— WHAT THE TASK ASKS —
Write out every single entry exactly.

— EXTRACTED ENTRIES —
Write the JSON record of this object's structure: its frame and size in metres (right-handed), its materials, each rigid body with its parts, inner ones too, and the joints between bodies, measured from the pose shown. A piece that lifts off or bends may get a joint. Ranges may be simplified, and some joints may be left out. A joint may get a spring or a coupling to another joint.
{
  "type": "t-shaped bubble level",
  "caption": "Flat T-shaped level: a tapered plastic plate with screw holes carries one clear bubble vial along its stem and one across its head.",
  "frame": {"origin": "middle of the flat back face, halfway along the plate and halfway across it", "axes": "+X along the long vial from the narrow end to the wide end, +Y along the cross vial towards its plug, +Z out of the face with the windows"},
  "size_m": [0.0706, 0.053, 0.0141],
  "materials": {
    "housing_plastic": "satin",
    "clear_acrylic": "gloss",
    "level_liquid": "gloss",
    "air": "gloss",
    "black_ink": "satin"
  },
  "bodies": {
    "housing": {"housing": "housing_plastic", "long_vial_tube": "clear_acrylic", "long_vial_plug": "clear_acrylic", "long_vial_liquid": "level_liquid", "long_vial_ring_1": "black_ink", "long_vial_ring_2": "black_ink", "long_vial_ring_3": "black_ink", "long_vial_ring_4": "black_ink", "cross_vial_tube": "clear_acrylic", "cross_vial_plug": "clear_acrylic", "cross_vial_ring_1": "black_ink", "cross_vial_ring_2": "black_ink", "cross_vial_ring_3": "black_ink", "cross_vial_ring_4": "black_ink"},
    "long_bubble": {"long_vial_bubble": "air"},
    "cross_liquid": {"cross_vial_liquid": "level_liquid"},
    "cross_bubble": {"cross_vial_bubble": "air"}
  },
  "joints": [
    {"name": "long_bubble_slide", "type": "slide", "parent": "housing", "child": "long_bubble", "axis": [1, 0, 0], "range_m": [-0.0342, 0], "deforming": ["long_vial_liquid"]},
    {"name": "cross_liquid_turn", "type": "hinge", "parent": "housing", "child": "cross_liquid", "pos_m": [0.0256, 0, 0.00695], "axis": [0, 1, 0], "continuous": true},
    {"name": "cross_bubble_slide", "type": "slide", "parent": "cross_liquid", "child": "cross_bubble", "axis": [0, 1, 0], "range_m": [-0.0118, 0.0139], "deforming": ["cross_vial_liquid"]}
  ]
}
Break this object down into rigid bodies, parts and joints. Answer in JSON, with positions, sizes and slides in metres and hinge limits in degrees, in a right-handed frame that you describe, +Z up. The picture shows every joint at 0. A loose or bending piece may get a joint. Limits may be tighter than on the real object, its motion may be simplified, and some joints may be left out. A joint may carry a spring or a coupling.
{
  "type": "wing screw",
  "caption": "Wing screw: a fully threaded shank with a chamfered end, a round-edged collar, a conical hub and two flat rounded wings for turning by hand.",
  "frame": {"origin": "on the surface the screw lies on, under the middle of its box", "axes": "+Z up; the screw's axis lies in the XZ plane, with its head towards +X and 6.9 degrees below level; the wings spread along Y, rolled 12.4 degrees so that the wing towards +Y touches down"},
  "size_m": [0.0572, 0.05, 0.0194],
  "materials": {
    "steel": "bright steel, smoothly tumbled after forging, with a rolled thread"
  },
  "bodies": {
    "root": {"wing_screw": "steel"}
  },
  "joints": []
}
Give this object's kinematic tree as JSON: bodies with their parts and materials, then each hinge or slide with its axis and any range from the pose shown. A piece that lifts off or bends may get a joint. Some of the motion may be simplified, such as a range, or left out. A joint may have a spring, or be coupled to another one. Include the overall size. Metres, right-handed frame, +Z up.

— RIGHT ANSWER —
Write the JSON record of this object's structure: its frame and size in metres (right-handed), its materials, each rigid body with its parts, inner ones too, and the joints between bodies, measured from the pose shown. A piece that lifts off or bends may get a joint. Ranges may be simplified, and some joints may be left out. A joint may get a spring or a coupling to another joint.
{
  "type": "t-shaped bubble level",
  "caption": "Flat T-shaped level: a tapered plastic plate with screw holes carries one clear bubble vial along its stem and one across its head.",
  "frame": {"origin": "middle of the flat back face, halfway along the plate and halfway across it", "axes": "+X along the long vial from the narrow end to the wide end, +Y along the cross vial towards its plug, +Z out of the face with the windows"},
  "size_m": [0.0706, 0.053, 0.0141],
  "materials": {
    "housing_plastic": "satin",
    "clear_acrylic": "gloss",
    "level_liquid": "gloss",
    "air": "gloss",
    "black_ink": "satin"
  },
  "bodies": {
    "housing": {"housing": "housing_plastic", "long_vial_tube": "clear_acrylic", "long_vial_plug": "clear_acrylic", "long_vial_liquid": "level_liquid", "long_vial_ring_1": "black_ink", "long_vial_ring_2": "black_ink", "long_vial_ring_3": "black_ink", "long_vial_ring_4": "black_ink", "cross_vial_tube": "clear_acrylic", "cross_vial_plug": "clear_acrylic", "cross_vial_ring_1": "black_ink", "cross_vial_ring_2": "black_ink", "cross_vial_ring_3": "black_ink", "cross_vial_ring_4": "black_ink"},
    "long_bubble": {"long_vial_bubble": "air"},
    "cross_liquid": {"cross_vial_liquid": "level_liquid"},
    "cross_bubble": {"cross_vial_bubble": "air"}
  },
  "joints": [
    {"name": "long_bubble_slide", "type": "slide", "parent": "housing", "child": "long_bubble", "axis": [1, 0, 0], "range_m": [-0.0342, 0], "deforming": ["long_vial_liquid"]},
    {"name": "cross_liquid_turn", "type": "hinge", "parent": "housing", "child": "cross_liquid", "pos_m": [0.0256, 0, 0.00695], "axis": [0, 1, 0], "continuous": true},
    {"name": "cross_bubble_slide", "type": "slide", "parent": "cross_liquid", "child": "cross_bubble", "axis": [0, 1, 0], "range_m": [-0.0118, 0.0139], "deforming": ["cross_vial_liquid"]}
  ]
}
Break this object down into rigid bodies, parts and joints. Answer in JSON, with positions, sizes and slides in metres and hinge limits in degrees, in a right-handed frame that you describe, +Z up. The picture shows every joint at 0. A loose or bending piece may get a joint. Limits may be tighter than on the real object, its motion may be simplified, and some joints may be left out. A joint may carry a spring or a coupling.
{
  "type": "wing screw",
  "caption": "Wing screw: a fully threaded shank with a chamfered end, a round-edged collar, a conical hub and two flat rounded wings for turning by hand.",
  "frame": {"origin": "on the surface the screw lies on, under the middle of its box", "axes": "+Z up; the screw's axis lies in the XZ plane, with its head towards +X and 6.9 degrees below level; the wings spread along Y, rolled 12.4 degrees so that the wing towards +Y touches down"},
  "size_m": [0.0572, 0.05, 0.0194],
  "materials": {
    "steel": "bright steel, smoothly tumbled after forging, with a rolled thread"
  },
  "bodies": {
    "root": {"wing_screw": "steel"}
  },
  "joints": []
}
Give this object's kinematic tree as JSON: bodies with their parts and materials, then each hinge or slide with its axis and any range from the pose shown. A piece that lifts off or bends may get a joint. Some of the motion may be simplified, such as a range, or left out. A joint may have a spring, or be coupled to another one. Include the overall size. Metres, right-handed frame, +Z up.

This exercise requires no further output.